The trial court dismissed the individuals' claims for lack of standing and they appealed. The Appellate Court reversed the standing ruling, finding that the individuals did face a real injury as a result of the City delegating the traffic violations to the administrative hearing department rather than sending the tickets to a local court, so they had standing to challenge in court the administrative hearing department's authority to find them liable and collect fines for their violations.

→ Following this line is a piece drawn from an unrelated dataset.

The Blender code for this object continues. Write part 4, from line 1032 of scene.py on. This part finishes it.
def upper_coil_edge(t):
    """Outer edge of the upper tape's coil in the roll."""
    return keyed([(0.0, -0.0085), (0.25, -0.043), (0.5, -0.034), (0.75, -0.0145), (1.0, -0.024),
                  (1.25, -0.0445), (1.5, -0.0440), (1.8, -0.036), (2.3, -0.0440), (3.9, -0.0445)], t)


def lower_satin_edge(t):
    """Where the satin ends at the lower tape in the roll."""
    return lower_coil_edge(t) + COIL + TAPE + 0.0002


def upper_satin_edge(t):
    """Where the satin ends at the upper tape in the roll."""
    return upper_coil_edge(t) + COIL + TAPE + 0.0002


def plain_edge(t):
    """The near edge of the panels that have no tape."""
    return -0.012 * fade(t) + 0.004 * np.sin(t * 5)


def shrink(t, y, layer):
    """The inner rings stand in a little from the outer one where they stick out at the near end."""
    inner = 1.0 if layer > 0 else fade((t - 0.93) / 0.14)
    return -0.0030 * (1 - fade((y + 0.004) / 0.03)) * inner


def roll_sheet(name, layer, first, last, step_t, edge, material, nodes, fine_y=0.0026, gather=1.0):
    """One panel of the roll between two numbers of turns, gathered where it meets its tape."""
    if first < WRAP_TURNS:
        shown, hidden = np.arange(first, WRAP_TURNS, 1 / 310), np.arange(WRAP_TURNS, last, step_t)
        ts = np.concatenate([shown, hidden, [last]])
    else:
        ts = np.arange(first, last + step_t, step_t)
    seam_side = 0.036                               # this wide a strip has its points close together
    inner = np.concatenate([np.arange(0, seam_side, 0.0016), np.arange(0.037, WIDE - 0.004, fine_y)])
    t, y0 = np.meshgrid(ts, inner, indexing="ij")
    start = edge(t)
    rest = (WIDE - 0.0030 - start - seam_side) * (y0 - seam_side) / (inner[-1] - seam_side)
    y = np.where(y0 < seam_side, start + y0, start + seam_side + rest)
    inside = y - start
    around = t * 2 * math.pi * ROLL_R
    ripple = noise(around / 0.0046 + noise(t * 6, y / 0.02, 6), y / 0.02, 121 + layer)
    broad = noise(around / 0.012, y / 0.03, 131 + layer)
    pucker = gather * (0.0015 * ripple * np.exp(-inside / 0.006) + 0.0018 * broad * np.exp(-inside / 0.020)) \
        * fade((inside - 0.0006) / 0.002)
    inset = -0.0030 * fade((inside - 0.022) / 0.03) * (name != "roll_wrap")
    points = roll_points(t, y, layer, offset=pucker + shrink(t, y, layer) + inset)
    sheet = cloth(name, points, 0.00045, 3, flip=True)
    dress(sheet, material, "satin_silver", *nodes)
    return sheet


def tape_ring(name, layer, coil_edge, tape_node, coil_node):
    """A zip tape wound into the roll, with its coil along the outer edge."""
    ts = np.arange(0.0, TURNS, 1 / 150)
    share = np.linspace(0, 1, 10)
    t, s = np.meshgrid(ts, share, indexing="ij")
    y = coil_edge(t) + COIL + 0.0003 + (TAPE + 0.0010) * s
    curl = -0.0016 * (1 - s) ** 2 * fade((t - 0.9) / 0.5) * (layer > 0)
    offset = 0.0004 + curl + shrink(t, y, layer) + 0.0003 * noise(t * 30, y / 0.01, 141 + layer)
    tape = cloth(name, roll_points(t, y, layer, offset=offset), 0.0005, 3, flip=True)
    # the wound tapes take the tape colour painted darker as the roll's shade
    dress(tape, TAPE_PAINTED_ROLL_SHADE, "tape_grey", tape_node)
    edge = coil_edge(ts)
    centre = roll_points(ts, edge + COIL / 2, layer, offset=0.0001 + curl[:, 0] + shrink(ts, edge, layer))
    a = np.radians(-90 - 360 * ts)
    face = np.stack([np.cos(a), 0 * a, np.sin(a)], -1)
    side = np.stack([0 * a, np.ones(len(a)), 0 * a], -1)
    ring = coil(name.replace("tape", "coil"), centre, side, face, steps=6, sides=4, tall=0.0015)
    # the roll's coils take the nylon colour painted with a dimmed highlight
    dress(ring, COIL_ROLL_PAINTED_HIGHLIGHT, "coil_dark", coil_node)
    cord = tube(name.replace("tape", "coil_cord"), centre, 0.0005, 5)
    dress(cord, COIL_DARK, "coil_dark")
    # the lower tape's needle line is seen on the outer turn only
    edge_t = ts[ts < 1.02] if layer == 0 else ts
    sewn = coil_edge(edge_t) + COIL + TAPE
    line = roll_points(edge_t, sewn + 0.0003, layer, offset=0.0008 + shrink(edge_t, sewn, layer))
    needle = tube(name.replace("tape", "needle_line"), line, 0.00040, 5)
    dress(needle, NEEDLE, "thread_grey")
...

However, the Appellate Court did not rule in the individuals' favor on their substantive authority argument and instead agreed with the City that its administrative hearing department had the authority to adjudicate several of the traffic violations based on the Illinois Municipal Code. Through the end of 2013, the City ordinance, and not state statute, prohibited talking on a cell phone while driving. As a result, the Court determined that the two laws at the time did not regulate a “similar offense” that required prosecution in court rather than before an administrative agency. The Court also noted that as a home-rule unit of government, the City’s authority to conduct administrative hearings “must be construed liberally.” The Court remanded back to the trial court those tickets that were issued after the state law had changed to prohibit talking while driving to determine whether the drivers were entitled to a refund to the fines they had paid to the administrative hearing department.